You know, like cleanup hitter Richie Sexson?

The most vehement critics suggest that now isn’t the time for the bold stroke because the M’s weren’t as good as they thought they were – that they didn’t really win 88 games last season. Victories are no longer just victories in baseball unless they can be proven via some other algebra, and in this case the fact that Seattle scored 19 fewer runs on the season than the opposition was the tipoff that the Mariners were, well, lucky.

This means that the Arizona Diamondbacks did not get within an NLCS sweep of the World Series, either, since they scored 20 fewer runs than their opponents en route to 90 wins.

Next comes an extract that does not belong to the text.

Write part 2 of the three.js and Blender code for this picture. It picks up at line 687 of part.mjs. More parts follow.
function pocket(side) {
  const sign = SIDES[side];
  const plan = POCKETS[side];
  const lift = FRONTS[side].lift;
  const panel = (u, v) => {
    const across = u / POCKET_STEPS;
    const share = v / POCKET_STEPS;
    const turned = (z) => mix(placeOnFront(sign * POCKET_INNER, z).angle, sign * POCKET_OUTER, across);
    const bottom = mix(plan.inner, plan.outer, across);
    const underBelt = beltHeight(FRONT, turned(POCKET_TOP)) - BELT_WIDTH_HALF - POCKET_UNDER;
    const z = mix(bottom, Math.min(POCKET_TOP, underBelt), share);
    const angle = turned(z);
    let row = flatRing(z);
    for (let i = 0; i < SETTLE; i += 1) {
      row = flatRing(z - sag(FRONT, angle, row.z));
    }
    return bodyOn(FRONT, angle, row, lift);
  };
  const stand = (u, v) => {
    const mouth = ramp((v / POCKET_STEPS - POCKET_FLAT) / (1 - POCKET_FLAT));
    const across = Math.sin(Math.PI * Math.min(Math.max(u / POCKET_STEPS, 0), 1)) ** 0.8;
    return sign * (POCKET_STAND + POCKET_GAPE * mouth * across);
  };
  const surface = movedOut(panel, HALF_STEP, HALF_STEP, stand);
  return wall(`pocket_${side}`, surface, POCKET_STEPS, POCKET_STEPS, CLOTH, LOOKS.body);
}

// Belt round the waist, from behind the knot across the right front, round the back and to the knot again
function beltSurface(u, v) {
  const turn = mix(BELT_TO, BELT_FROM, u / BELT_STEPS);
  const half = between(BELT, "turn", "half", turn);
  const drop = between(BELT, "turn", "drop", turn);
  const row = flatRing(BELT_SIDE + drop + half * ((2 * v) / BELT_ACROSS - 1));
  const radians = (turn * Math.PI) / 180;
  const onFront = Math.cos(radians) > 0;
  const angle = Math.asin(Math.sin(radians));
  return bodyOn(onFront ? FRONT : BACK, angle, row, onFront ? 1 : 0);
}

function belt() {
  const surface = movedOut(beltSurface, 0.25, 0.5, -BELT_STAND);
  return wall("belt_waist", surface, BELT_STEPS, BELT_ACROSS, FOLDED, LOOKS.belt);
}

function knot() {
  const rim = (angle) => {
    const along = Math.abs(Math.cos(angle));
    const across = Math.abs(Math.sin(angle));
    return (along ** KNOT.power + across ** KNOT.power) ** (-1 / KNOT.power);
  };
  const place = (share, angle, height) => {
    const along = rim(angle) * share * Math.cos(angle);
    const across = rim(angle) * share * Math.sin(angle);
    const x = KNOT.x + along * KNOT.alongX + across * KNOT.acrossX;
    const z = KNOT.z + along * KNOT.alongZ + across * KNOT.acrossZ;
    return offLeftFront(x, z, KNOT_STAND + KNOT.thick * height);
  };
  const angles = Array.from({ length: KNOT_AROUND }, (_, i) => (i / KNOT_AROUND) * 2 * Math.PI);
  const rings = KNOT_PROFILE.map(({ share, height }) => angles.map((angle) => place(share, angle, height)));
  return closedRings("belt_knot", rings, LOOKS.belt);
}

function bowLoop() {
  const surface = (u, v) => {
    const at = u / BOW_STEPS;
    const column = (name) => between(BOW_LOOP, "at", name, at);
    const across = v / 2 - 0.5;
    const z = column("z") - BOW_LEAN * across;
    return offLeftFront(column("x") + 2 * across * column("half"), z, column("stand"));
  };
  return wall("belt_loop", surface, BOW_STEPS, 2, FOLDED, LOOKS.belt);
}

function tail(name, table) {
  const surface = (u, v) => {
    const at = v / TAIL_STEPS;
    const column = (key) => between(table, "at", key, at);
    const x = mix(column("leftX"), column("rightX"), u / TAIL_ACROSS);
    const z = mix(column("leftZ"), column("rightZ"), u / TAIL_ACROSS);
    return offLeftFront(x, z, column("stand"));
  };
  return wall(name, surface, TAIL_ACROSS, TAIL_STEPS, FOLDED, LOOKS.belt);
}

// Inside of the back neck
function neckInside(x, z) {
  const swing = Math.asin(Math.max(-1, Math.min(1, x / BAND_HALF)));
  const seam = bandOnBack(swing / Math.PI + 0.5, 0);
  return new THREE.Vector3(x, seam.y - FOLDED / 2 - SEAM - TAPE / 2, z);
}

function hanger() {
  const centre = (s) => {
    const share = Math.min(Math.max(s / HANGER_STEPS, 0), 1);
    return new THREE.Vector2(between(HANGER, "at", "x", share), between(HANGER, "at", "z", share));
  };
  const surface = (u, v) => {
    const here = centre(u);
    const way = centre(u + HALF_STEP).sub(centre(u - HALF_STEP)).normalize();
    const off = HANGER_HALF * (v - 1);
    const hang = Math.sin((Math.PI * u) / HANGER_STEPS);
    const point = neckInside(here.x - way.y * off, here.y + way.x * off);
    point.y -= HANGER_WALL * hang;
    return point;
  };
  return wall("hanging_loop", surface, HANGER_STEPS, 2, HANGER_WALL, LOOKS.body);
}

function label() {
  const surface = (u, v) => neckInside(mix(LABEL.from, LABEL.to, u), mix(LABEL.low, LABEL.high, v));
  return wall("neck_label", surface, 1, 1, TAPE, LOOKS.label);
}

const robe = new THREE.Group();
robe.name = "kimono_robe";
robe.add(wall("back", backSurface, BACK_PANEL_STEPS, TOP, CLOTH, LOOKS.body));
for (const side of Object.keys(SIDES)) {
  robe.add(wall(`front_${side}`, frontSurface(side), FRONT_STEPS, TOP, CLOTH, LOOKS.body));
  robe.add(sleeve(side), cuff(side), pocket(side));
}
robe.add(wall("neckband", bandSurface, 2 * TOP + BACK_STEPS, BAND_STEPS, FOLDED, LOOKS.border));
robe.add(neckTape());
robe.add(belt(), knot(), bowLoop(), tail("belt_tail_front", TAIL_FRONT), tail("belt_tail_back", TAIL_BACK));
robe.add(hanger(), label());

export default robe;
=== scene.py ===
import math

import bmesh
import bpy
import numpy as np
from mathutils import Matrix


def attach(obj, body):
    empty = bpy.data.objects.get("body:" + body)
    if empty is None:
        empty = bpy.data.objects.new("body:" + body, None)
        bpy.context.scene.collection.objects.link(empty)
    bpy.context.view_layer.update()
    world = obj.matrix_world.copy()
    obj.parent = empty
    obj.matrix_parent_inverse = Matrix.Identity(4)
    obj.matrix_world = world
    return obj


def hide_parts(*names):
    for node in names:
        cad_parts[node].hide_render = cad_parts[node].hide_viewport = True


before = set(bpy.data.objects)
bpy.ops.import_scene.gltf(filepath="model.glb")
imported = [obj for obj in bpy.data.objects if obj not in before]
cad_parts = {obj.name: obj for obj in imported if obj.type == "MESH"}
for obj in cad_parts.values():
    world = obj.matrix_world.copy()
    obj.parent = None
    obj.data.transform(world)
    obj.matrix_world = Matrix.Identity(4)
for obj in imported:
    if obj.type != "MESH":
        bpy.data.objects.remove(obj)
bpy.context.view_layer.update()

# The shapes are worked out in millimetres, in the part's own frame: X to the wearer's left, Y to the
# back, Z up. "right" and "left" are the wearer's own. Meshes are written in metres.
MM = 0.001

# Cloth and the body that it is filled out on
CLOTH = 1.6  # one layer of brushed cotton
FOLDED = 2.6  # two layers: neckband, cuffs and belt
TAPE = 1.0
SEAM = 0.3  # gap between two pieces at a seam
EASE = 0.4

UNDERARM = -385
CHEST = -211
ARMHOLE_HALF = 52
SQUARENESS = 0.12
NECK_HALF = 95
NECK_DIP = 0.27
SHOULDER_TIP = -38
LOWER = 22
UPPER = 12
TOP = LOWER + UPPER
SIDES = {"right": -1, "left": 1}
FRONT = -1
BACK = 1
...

Heck, if the M’s can get their minus-differential down to 30 or 35 runs, they might win 100 games.

The Mariners are not without their issues, of course. The bullpen, worn out a year ago, will be helped by the rebuilt rotation but is hurting itself with George Sherrill sent off in the Bedard trade and Brandon Morrow in Double-A building up his arm strength. With Jones and Jose Guillen gone, the outfield is defensively mediocre on either side of Ichiro Suzuki in center. There has been no offensive upgrade in any category other than mere hope.

Which is why Richie Sexson is still batting cleanup.

And there will be no pleading for patience. Of Seattle’s 28 April games, only eight will be played against teams that were .500 or better a year ago – six against the Angels, two against Cleveland. If the M’s don’t fatten up on Baltimore, Tampa Bay, Texas and Oakland, there may not be panic – but the discontent will be measured at the turnstiles.

“I don’t think we need to overemphasize that,” McLaren said. “We know the circumstances. It’s always important to get off good. We’d like to come out of the box roaring – that’s our game plan. We’re ready to get going. We had a nice spring training and we feel good about ourselves.”

Feeling good is fine. Being good is better – and for their own sake, the Mariners had better be good.